Widerspruch gegen die Verweigerung der Akteneinsicht in sozialpädagogische Beratungsakten: Rechtliche Grundlagen und Handlungsoptionen
Die Verweigerung der Akteneinsicht in sozialpädagogische Beratungsakten kann für betroffene Eltern, insbesondere für Mütter ohne Sorgerecht, eine erhebliche Herausforderung darstellen. Basierend auf der Analyse relevanter Rechtsprechung und gesetzlicher Bestimmungen gibt es jedoch mehrere fundierte Wege, um gegen eine solche Ablehnung vorzugehen. Der Anspruch auf Akteneinsicht ist grundsätzlich im Sozialgesetzbuch verankert und kann unter bestimmten Voraussetzungen auch von nicht sorgeberechtigten Elternteilen geltend gemacht werden.

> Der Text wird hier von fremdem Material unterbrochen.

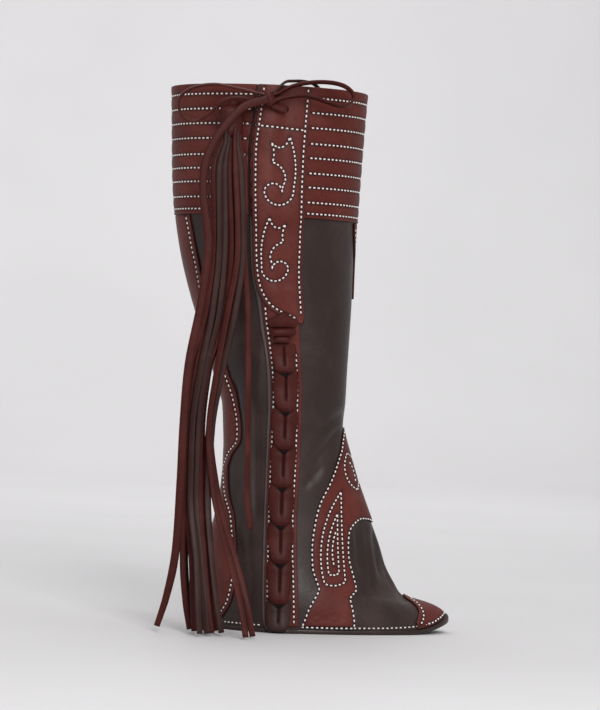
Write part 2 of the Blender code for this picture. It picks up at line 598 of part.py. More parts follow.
def heel_overlay(back, red, parts):
    """The overlay up the back of the leg, the same on both sides."""
    low, high = HEEL_BORDER[-1].z, HEEL_BORDER[0].z
    z = np.linspace(low, high, 28)
    x = border_x(HEEL_BORDER, z)
    inner, outer = (back.place(*locate_round(x, z, side)) for side in (INNER, OUTER))
    foot = back.place(np.linspace(0, 1, 3), np.full(3, OVERLAY_FOOT))[0, 1]
    top = back.place(np.zeros(1), np.array([CUFF_ROW - 0.06]))[0, 1]
    outline = [(column, min(max(row, foot), top)) for column, row in (*inner, *outer[::-1])]
    piece("heel_overlay", back, outline, LAY_GAP, OVERLAY, red, parts)


def locate_round(x, z, side):
    """Angles and heights counted on from the inner side, past the heel."""
    angle, height = locate(x, z, side)
    return (angle + 2 * math.pi if side == OUTER else angle), height


def front_stay(front, red, parts):
    """The pointed scallop on the front of the leg, under the cuff."""
    height = np.linspace(FRONT_STAY_FOOT, CUFF_ROW - 0.06, 8)
    angle = border_angle(FRONT_STAY_BORDER, height, INNER)
    outline = (*front.place(-angle, height), *front.place(angle, height)[::-1])
    piece("front_stay", front, outline, LAY_GAP, OVERLAY, red, parts)


def instep_overlay(front, red, parts):
    """The saddle over the instep: it runs from the hem over the ridge and down the inner side."""
    outline = []
    for edge in ("back", "front"):
        x, z = ([getattr(station, f"{edge}_{key}") for station in INSTEP] for key in "xz")
        angle, height = locate(x, z, OUTER)
        ridge = locate(getattr(INSTEP_RIDGE, f"{edge}_x"), getattr(INSTEP_RIDGE, f"{edge}_z"), OUTER)[1]
        angle = np.concatenate((angle, [0.0], -angle[::-1]))
        height = np.concatenate((height, [float(ridge)], height[::-1]))
        steps = np.linspace(0, len(angle) - 1, 3 * len(angle) - 2)
        border = front.place(smooth(angle, steps), smooth(height, steps))
        outline.extend(border if edge == "back" else border[::-1])
    piece("instep_overlay", front, outline, LAY_GAP, OVERLAY, red, parts)


def toe_cap(front, red, parts):
    """The cap over the point of the foot."""
    steps = np.linspace(0, len(TOE_CAP) - 1, 21)
    angle = np.radians(smooth([edge.degrees for edge in TOE_CAP], steps))
    top = front.place(angle, smooth([edge.row for edge in TOE_CAP], steps))
    foot = front.place(angle, binding_top(angle) + OVERLAY_FOOT - BINDING_TOP)
    piece("toe_cap", front, (*foot, *top[::-1]), LAY_GAP, OVERLAY, red, parts)


def strip(name, front, table, steps, material, parts):
    """A strap or strip on the outer side, from a table of rows that run downwards."""
    places = np.linspace(0, len(table) - 1, steps)
    z, left, right, lift = (smooth([getattr(row, key) for row in table], places) for key in Row._fields)
    outline = (*front.seen(left, z), *front.seen(right, z)[::-1])
    middle = front.seen((left + right) / 2, z)[:, 1]

    def back(cut_places):
        return np.interp(-cut_places[:, 1], -middle, lift)

    return piece(name, front, outline, back, OVERLAY, material, parts)


def punch(obj, front, lift, shapes):
    """Cuts the bow's hole through the pull strap."""
    centre = Vector(front.at(front.seen([STRAP_HOLE.x], [STRAP_HOLE.z]), lift)[0])
    net = bmesh.new()
    bmesh.ops.create_cone(net, cap_ends=True, segments=16, radius1=STRAP_HOLE_RADIUS,
                          radius2=STRAP_HOLE_RADIUS, depth=4.0)
    net.transform(Matrix.Translation(centre) @ Matrix.Rotation(math.pi / 2, 4, "X"))
    mesh = finished(net, "strap hole")
    mesh.transform(TO_WORLD)
    guide = bpy.data.objects.new("strap_hole", mesh)
    guide.hide_render = True
    guide.display_type = "WIRE"
    shapes.objects.link(guide)
    hole = obj.modifiers.new("hole", "BOOLEAN")
    hole.operation = "DIFFERENCE"
    hole.object = guide


def lace_loop(name, front, link, material, parts):
    """One loop of the chain: a soft lobe with a groove, whose lower end lies over the next one."""
    shares, half_widths = np.array(LINK_OUTLINE[::-1]).T
    across, dips = np.array(LINK_SECTION).T
    z = link.top_z + (link.bottom_z - link.top_z) * shares
    middle = link.top_x + (link.bottom_x - link.top_x) * shares
    x = middle[:, None] + half_widths[:, None] * across
    lift = LINK_UNDER + (LINK_OVER - LINK_UNDER) * ease((shares - 0.35) / 0.5)
    lift = np.repeat(lift, len(across))
    dips = np.tile(dips, len(shares))
    places = front.seen(x.ravel(), np.repeat(z, len(across)))
    faces = [(n, n + 1, n + 1 + len(across), n + len(across))
             for row in range(len(shares) - 1)
             for n in range(row * len(across), (row + 1) * len(across) - 1)]
    face = front.at(places, lift + LINK_THICK - LINK_GROOVE * dips)
    return add_object(name, between(name, front.at(places, lift), face, faces), material, parts)


def lace_roll(front, material, parts):
    """The rolled end of thong at the head of the chain."""
    out = LAY_GAP + OVERLAY + ROLL_RADIUS + 1.3
    places = front.seen(*np.array(ROLL_ENDS).T)
    start, end = (Vector(point) for point in front.at(places, out))
    net = bmesh.new()
    bmesh.ops.create_uvsphere(net, u_segments=12, v_segments=9, radius=ROLL_RADIUS)
    for vert in net.verts:
        vert.co.z += math.copysign((end - start).length / 2 - ROLL_RADIUS * 0.6, vert.co.z)
    turn = (end - start).to_track_quat("Z", "Y").to_matrix().to_4x4()
    net.transform(Matrix.Translation((start + end) / 2) @ turn)
    add_object("lace_roll", finished(net, "lace_roll"), material, parts)


def spline(points, steps):
    """Points along a smooth curve through the given ones."""
    points = np.array(points, float)
    padded = np.vstack((2 * points[0] - points[1], points, 2 * points[-1] - points[-2]))
    found = []
    for place in np.linspace(0, len(points) - 1, steps + 1):
        row = min(int(place), len(points) - 2)
        t = place - row
        a, b, c, d = padded[row:row + 4]
        found.append(0.5 * (2 * b + (c - a) * t + (2 * a - 5 * b + 4 * c - d) * t * t
                            + (3 * b - a - 3 * c + d) * t**3))
    return np.array(found)


def flat_strip(path, widths, thickness, width_way):
    """The four corners of a flat strip at each point of its path."""
    along = np.gradient(path, axis=0)
    along /= np.linalg.norm(along, axis=1, keepdims=True)
    width_way = np.broadcast_to(np.array(width_way, float), path.shape)
    across = width_way - along * np.sum(along * width_way, axis=1, keepdims=True)
    across /= np.linalg.norm(across, axis=1, keepdims=True)
    facing = np.cross(along, across)
    half = np.broadcast_to(np.asarray(widths, float) / 2, len(path))[:, None]
    corners = ((-1, -1), (1, -1), (1, 1), (-1, 1))
    return np.stack([path + across * half * a + facing * thickness / 2 * b for a, b in corners], axis=1)


def strips_mesh(name, strips):
    """One mesh of several closed strips."""
    net = bmesh.new()
    for sections in strips:
        rings = [[net.verts.new(corner) for corner in section] for section in sections]
        for first, second in zip(rings, rings[1:]):
            for side in range(4):
                after = (side + 1) % 4
                net.faces.new((first[side], first[after], second[after], second[side]))
        net.faces.new(rings[0][::-1])
        net.faces.new(rings[-1])
    bmesh.ops.recalc_face_normals(net, faces=net.faces)
    return finished(net, name)


def rounded_block(name, centre, size):
    """A block with soft corners."""
    net = bmesh.new()
    bmesh.ops.create_cube(net, size=1.0)
    bmesh.ops.subdivide_edges(net, edges=net.edges[:], cuts=2, use_grid_fill=True)
    for vert in net.verts:
        soft = vert.co.normalized() * 0.5
        vert.co = vert.co.lerp(soft, 0.5)
        vert.co = Vector([value * side + middle for value, side, middle in zip(vert.co, size, centre)])
    return finished(net, name)


def joined(name, base, others, material, parts, shapes):
    """A mesh object with other meshes united with it."""
    obj = add_object(name, base, material, parts)
    for number, mesh in enumerate(others, start=1):
        mesh.transform(TO_WORLD)
        guide = bpy.data.objects.new(f"{name}_join_{number}", mesh)
        guide.hide_render = True
        guide.display_type = "WIRE"
        shapes.objects.link(guide)
        union = obj.modifiers.new(f"join {number}", "BOOLEAN")
        union.operation = "UNION"
        union.object = guide


def bow(material, parts, shapes):
    """The bow: a knot with two loops and the end that goes through the strap's hole."""
    strips = []
    for number, (points, steps, way) in enumerate(BOW_STRIPS, start=1):
        sections = flat_strip(spline(points, steps), THONG_WIDTH, THONG_THICK, way)
        strips.append(strips_mesh(f"bow strip {number}", [sections]))
    joined("bow", rounded_block("bow", KNOT_CENTRE, KNOT_SIZE), strips, material, parts, shapes)


def bow_tail(material, parts):
    """The long free end of the bow, which hangs to the floor in front of the fringe."""
    path = spline(TAIL, 32)
    facing_out = np.cross(np.gradient(path, axis=0), (0.0, 1.0, 0.12))
    sections = flat_strip(path, THONG_WIDTH, THONG_THICK, facing_out)
    add_object("bow_tail", strips_mesh("bow_tail", [sections]), material, parts)


def fringe_strand(strand):
    """One strand of the fringe, from inside the head to its free end."""
    path = PATHS[strand.path]
    z = np.array(FRINGE_Z)
    keep = z > path.end_z + 8.0
    x = np.concatenate(([path[0]], np.array(path[:len(z)])[keep], [path.end_x]))
    z = np.concatenate(([HEAD_CENTRE.z - 5.0], z[keep], [path.end_z]))
    down = (z[0] - z) / (z[0] - z[-1])
    x = x + strand.shift * ease(down / 0.25) + (strand.end_shift - strand.shift) * ease((down - 0.4) / 0.6)
    y = FRONT_LAYER_Y + LAYER_PITCH * strand.layer - strand.end_out * ease((down - 0.7) / 0.3)
    steps = np.linspace(0, len(x) - 1, 13)
    line = np.stack([smooth(x, steps), smooth(y, steps), smooth(z, steps)], axis=-1)
    root = ease((line[0, 2] - line[:, 2]) / STRAND_ROOT_END)
    widths = STRAND_ROOT + (STRAND_WIDTH - STRAND_ROOT) * root
    return flat_strip(line, widths, STRAND_THICK, (1.0, 0.0, 0.0))


def tassel(material, parts, shapes):
    """The fringe: strands whose roots are fused into one wrapped head."""
    head = rounded_block("tassel", HEAD_CENTRE, HEAD_SIZE)
    neck = flat_strip(spline(HEAD_NECK, 4), THONG_WIDTH, THONG_THICK, (1.0, 0.0, 0.0))
    strands = [fringe_strand(strand) for strand in STRANDS]
    strips = [strips_mesh("neck", [neck]), strips_mesh("fringe", strands)]
    joined("tassel", head, strips, material, parts, shapes)


def build():
    """Clears the scene and builds the gaiter, piece by piece."""
    for obj in list(bpy.data.objects):
        bpy.data.objects.remove(obj, do_unlink=True)
    parts, shapes = (bpy.data.collections.new(name) for name in ("calf gaiter", "joined shapes"))
    for collection in (parts, shapes):
        bpy.context.scene.collection.children.link(collection)
    dark = leather("dark brown leather", (0.045, 0.032, 0.028), 0.38)
    red = leather("oxblood leather", (0.105, 0.022, 0.016), 0.42)
    thong = leather("oxblood thong", (0.12, 0.025, 0.018), 0.5)
    front, back = panels(dark, parts)
    cuffs(front, back, red, parts)
    bindings(front, back, dark, parts)
    heel_overlay(back, red, parts)
    front_stay(front, red, parts)
    instep_overlay(front, red, parts)
    toe_cap(front, red, parts)
    pull_strap = strip("pull_strap", front, PULL_STRAP, 29, red, parts)
    punch(pull_strap, front, PULL_STRAP[0].lift + OVERLAY / 2, shapes)
    strip("lace_strip", front, LACE_STRIP, 19, red, parts)
    strip("lace_tongue", front, LACE_TONGUE, 10, thong, parts)
    for number, link in enumerate(LINKS, start=1):
        lace_loop(f"lace_loop_{number}", front, link, thong, parts)
    lace_roll(front, thong, parts)
    bow(thong, parts, shapes)
    bow_tail(thong, parts)
    tassel(thong, parts, shapes)


build()
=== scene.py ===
"""The looks of one calf gaiter: leather in two colours, sewing, a chain of loops, a bow and a fringe.

The gaiter stands filled out on its hem. Each leather piece is a fine net laid over the same leg
form as the solids, so that it sits where its solid is. Sizes are in millimetres on the leg's own
axis: x runs from heel to toe, z up, and -Y is the outer side of the leg. A place on the leather is
an angle round the leg (0 at the toe, pi at the heel, negative on the outer side) and a height,
counted in rows of RINGS.
"""

from __future__ import annotations

import json
import logging
import math
from dataclasses import dataclass
from enum import Enum
from typing import Any, NamedTuple, Sequence

import bmesh
import bpy
import numpy as np
from mathutils import Matrix, Vector, kdtree

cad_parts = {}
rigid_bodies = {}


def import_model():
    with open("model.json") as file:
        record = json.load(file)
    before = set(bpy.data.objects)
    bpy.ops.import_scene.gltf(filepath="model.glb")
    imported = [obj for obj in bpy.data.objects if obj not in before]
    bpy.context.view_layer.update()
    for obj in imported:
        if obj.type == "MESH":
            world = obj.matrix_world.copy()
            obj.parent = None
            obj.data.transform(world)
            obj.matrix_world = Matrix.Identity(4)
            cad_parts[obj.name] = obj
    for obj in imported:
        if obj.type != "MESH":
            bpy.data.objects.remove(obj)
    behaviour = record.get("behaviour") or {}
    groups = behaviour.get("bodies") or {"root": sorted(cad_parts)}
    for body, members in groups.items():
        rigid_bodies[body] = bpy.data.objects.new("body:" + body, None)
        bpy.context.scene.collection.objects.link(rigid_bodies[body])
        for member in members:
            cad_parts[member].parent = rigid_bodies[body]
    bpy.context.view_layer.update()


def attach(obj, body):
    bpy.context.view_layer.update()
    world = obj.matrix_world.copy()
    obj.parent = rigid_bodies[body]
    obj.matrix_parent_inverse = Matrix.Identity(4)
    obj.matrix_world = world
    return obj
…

Rechtliche Grundlagen für den Anspruch auf Akteneinsicht
§ 25 SGB X als zentrale Rechtsgrundlage
Die primäre Rechtsgrundlage für den Anspruch auf Akteneinsicht im Bereich der Jugendhilfe ist § 25 Abs. 1 SGB X (Sozialgesetzbuch Zehntes Buch). Diese Vorschrift besagt:
"Die Behörde hat den Beteiligten Einsicht in die das Verfahren betreffenden Akten zu gestatten, soweit deren Kenntnis zur Geltendmachung oder Verteidigung ihrer rechtlichen Interessen erforderlich ist."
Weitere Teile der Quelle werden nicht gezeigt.